To walk through the chain of events...
--Suppressors deregulated.
--Liberal media howling to the heavens.
--Curious public hears about these "new" (to them) toys and wants to play too.
--Demand for suppressors surges.
--With finite quantity available until manufacturers expand capacity, prices shift left along the Demand Curve.
--Manufacturers see the high profit-margin-per-unit and expand facilities, add more shifts at existing facilities (see also: ban-scare AR industry) or enter from outside the market.
--Prices remain high until the Supply Curve adjusts upward and meets the Demand Curve, restoring equilibrium.

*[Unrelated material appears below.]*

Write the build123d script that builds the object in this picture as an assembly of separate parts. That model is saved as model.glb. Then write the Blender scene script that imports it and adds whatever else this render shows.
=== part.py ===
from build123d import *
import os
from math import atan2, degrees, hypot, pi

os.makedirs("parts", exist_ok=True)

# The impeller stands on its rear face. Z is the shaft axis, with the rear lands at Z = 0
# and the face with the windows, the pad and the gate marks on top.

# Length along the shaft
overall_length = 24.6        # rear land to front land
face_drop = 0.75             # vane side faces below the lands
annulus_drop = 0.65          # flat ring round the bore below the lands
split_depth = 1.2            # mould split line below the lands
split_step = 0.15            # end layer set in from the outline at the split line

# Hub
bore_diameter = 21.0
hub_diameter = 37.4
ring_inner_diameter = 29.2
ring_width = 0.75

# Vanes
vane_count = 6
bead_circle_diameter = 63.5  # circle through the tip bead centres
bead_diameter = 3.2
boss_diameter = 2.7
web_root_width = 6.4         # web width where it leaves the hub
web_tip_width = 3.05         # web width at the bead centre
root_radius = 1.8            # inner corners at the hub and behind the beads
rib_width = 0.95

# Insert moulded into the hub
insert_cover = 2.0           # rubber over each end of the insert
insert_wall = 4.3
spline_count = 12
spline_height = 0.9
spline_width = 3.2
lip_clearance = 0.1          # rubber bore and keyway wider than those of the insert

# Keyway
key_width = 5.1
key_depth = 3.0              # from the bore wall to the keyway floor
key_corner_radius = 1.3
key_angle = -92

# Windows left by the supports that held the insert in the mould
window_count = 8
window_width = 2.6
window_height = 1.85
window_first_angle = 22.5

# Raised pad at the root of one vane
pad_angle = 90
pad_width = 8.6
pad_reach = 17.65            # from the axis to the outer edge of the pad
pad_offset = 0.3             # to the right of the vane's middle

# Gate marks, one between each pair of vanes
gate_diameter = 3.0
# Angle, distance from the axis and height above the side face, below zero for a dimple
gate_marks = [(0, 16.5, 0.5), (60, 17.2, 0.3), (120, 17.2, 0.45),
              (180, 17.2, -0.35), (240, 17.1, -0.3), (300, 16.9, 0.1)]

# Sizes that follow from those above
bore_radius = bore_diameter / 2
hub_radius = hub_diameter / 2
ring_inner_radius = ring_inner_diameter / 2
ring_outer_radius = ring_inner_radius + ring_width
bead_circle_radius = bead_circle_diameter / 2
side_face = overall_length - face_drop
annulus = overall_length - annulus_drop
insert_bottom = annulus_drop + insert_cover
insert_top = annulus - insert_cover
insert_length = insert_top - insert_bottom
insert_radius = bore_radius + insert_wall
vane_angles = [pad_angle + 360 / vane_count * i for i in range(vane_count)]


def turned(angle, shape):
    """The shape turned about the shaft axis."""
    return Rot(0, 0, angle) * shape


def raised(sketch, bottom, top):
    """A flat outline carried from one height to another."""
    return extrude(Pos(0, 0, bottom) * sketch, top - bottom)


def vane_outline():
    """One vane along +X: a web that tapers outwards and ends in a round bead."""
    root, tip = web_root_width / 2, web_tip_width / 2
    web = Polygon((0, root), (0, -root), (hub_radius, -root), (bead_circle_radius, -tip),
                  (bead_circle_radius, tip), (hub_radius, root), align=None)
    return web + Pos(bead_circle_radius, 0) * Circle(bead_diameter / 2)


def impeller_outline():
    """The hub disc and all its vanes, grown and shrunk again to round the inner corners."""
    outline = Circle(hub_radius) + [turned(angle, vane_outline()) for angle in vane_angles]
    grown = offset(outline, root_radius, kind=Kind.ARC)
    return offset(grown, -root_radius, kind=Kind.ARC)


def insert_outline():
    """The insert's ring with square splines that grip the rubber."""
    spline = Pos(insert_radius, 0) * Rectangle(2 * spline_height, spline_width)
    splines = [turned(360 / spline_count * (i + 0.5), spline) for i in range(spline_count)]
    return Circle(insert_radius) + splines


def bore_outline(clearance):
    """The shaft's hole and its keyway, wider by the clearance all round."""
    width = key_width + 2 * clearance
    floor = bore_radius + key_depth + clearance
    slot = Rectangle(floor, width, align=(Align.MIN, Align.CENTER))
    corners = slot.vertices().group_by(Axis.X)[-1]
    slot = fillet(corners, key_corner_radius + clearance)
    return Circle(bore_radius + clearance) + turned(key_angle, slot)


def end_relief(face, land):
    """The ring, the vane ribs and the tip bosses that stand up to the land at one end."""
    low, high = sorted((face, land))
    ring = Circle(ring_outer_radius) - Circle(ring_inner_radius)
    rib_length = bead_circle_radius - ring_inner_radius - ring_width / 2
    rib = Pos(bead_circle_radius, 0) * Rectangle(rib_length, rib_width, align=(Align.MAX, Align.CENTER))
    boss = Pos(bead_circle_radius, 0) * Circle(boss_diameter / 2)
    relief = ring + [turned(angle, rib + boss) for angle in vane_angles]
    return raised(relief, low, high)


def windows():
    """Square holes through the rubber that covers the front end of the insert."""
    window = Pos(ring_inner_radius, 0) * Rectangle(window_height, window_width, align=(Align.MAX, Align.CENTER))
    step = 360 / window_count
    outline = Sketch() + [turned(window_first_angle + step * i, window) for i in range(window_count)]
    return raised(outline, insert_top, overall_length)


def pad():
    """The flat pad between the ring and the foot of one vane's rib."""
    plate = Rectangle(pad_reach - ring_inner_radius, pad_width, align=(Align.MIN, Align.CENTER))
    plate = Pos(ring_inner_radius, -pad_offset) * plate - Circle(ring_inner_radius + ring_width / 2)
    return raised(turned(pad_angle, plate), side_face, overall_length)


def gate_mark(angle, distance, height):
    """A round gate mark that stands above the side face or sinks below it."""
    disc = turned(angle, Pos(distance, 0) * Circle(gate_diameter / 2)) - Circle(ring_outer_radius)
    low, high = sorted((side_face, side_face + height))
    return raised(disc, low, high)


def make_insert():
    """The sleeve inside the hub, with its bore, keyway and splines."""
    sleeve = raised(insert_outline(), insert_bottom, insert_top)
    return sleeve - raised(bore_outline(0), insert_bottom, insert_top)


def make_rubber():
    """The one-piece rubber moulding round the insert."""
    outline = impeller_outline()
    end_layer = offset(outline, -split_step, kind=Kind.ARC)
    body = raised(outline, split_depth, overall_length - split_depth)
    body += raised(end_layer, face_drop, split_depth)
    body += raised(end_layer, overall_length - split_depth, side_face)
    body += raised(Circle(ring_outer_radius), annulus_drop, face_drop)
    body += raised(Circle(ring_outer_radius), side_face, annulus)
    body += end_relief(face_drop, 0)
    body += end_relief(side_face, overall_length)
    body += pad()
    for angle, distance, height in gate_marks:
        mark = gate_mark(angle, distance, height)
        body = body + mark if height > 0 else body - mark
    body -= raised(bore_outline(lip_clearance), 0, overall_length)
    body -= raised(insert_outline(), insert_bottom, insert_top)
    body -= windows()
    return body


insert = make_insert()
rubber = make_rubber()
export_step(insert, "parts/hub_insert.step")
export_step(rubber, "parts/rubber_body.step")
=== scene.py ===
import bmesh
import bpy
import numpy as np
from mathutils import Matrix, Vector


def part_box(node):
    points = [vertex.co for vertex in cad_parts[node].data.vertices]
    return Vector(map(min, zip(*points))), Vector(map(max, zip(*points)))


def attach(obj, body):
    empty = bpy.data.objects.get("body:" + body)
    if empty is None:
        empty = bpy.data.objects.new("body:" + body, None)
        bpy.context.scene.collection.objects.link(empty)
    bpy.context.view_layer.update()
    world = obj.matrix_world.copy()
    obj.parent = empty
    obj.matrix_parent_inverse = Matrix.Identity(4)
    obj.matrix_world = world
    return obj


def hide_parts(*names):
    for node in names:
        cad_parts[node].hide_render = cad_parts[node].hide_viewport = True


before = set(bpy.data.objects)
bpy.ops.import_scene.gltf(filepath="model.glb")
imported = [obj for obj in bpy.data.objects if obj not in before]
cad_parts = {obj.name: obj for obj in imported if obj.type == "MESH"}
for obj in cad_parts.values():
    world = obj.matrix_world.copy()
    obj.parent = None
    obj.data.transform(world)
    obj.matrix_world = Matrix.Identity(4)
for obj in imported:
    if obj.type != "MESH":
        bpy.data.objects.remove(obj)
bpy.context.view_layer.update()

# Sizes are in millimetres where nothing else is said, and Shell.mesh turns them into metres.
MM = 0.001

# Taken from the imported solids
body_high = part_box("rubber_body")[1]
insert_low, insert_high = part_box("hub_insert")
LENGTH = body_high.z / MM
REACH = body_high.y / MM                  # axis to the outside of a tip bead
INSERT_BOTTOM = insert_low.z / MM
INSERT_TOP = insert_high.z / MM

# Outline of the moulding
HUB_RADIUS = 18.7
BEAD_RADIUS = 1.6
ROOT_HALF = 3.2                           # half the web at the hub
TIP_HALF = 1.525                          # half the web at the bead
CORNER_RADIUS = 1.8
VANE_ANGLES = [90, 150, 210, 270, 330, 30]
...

So, there will be some gouging from some of the Big Names with Mil/Gov/LE contracts (what reason do they have to worry about what Joe Average thinks? *stares pointedly at FN, HK and Colt*) until new players enter the market and the second-tier manufacturers ramp up, which will both put supply on steroids, thus cratering the Market Price and bringing considerable downward price-pressure onto KAC/SureFire/Gemtech/etc. Additionally, a price spike at Brand X frequently causes reduced demand for Brand X and increased demand for similar competitor Brand Y, which means lost sales, thus lost market share, and thus pressure to rethink things. (Boards of Directors and investors tend to not like when you miss an opportunity to make a sale, after all...)

Gee, thanks for the flashbacks to my Sociopathic Business Major days, a**holes... :p
 
But once the government gets involved it will be $1500
My point exactly--domestic production means no import duties or restrictions or 922R parts-counts... may cost a little more for domestic labor than a third-world peon, but I'd bet you could come out ahead even with that from the reduced Regulatory and Compliance Costs.

Full disclosure, I'm no fan of the AK OR the AR--my personal preference is old-school wood-stocked irons of not less than .30-caliber that you can BEAT the enemy to death with at CQB range and still fire again afterward, but my torso is not built to fit such heavy, long-LOP weapons.